Siema wszystkim, mam szansę popracować w studio i teraz tak:
Lepiej dla mnie będzie sobie w nim wynająć stanowisko (żeby nie dziarać w domu) i dziarać swoich chętnych?
Druga opcja tak za jakieś 2-3 miesiące te studio się przenosi do większego lokalu i mam wtedy opcję działać pod szyldem studia.
Na razie jeszcze nie wiem na jakich stawkach to sie będzie odbywać, chodzi mi o to jak lepiej zacząć? Sam czy jeśli jest okazja to niech mi wpadnie do "CV" jakieś studio?
Musisz sam to przekalkulować . :) jak będziesz działał sam to opłacasz wynajem miejsca , musisz sam zadbać o wszystkie niezbędne materiały typu farby , igły itp. , i sam musisz szukać klientów . Teoretycznie jak znajdziesz dużo chętnych to masz więcej kasy :) ale piszesz , że zaczynasz to pewnie tłumów na początku nie bedzie .
Z drugiej strony , zatrudniając się w studiu oprócz procentu ustalonego ze studiem który im odpalasz , nic wiecej Cię nie interesuje . Masz zapewniony sprzęt i klientów :)
Nie wiem czy ktoś jednoznacznie Ci odpowie ...bo ile tatuatorów tyle różnych zdań na ten temat :)
Nie chodzi już nawet o hajs tylko o praktykę. Na pewno bedzie więcej chętnych tam niż w domu. Chodzi o to czy lepiej od razu "nabijać punkty" prosto na swoje konto czy bardziej zyskam na tym będąc pod studiem.
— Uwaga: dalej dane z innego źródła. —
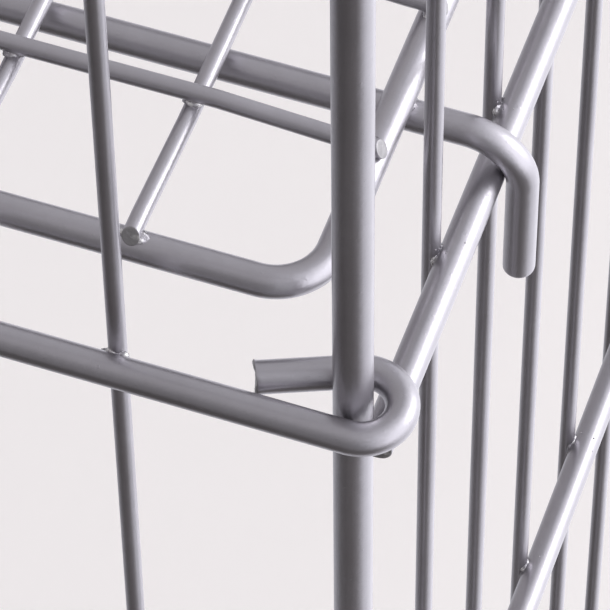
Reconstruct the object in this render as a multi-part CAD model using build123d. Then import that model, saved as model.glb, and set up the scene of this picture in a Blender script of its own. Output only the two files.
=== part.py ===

Kurcze ciężkomi to wytłumaczyć😂
Poza tym wiedziałem gdzieś też ogłoszenia że np wynajęcie WYPOSAŻONEGO we wszystko stanowiska kosztuje np 250 zł za sesję 4h.
Jeśli masz możliwość ogarnięcia w domu 100% higieny i nie ma problemu dla innych domowników że klienci na chatę wpadają to trzymaj się tego, nabieraj doświadczenia i skilla, a w międzyczasie rozglądaj się za jakimś studiem które Cię przygarnie na sensownych warunkach.
No niby nie mam problemu z przyjmowaniem na chacie, zawsze mam przygotowane stanowisko jak należy, zabezpieczone itd, ci ktorzy do mnie przychodzą z tych stalych też nie mają nic do tego. Ja chciałem tylko przeskoczyć na studio z myślą że może do studia by chętniej przychodzili i więcej może. To już nie chodzi o hajs tylko o regularną praktykę. Tak wywnioskowałem po tym jak obserwuję innych na moim poziomie którzy zaryzykowali i otworzyli sobie studio i po 3 miesiącach zauważyłem u nich duuuzy progres. Stąd zacząłem pytać w studiach o miejsce i jedno jest na tak. Nie jest to jakieś super studio ale tak sobie myślę że na początek może warto?
Otwieraj studio na własną rękę. Skoro w domu masz to albo reklama i oficjalnie studio w domu albo wynajem lokalu i na własną rękę...tak jest ciężej formalnie ale robisz sobie reklamę i twojemu studiu, nazwie itp
No:) jak bym miał tyle hajsu do zainwestowania to bym na to poszedł:) tym bardziej że 400m od domu jest lokal za 700 zl/mies do wynajęcia pod sanepid przygotowany:(.....
No to wynajmuje i działaj! Głowa do góry. Dasz radę
Hej. Nie wiem jak Twoja sprawa ma się teraz ale jeśli pójdziesz do studia to prawdopodobnie podpiszesz umowę lojalnościową i nie będziesz mógł tatuować w wyznaczonym obrębię przez określony czas. A przynajmniej ja miałam taką ofertę. Nie skorzystałam ze względu na warunki jakie były mi oferowane. Jeżeli jesteś zarejestrowany jako osoba bezrobotna to możesz otrzymać dotację z unii do chyba 40000zł. W innym wypadku ratuje kredyt bądź rodzina czy znajomi.
Na Twoim miejscu oszacowałabym ilu chętnych miesięcznie bym miała i jakie zyski bym osiągnęła wraz z odprowadzonymi podatkami i wszelkimi opłatami.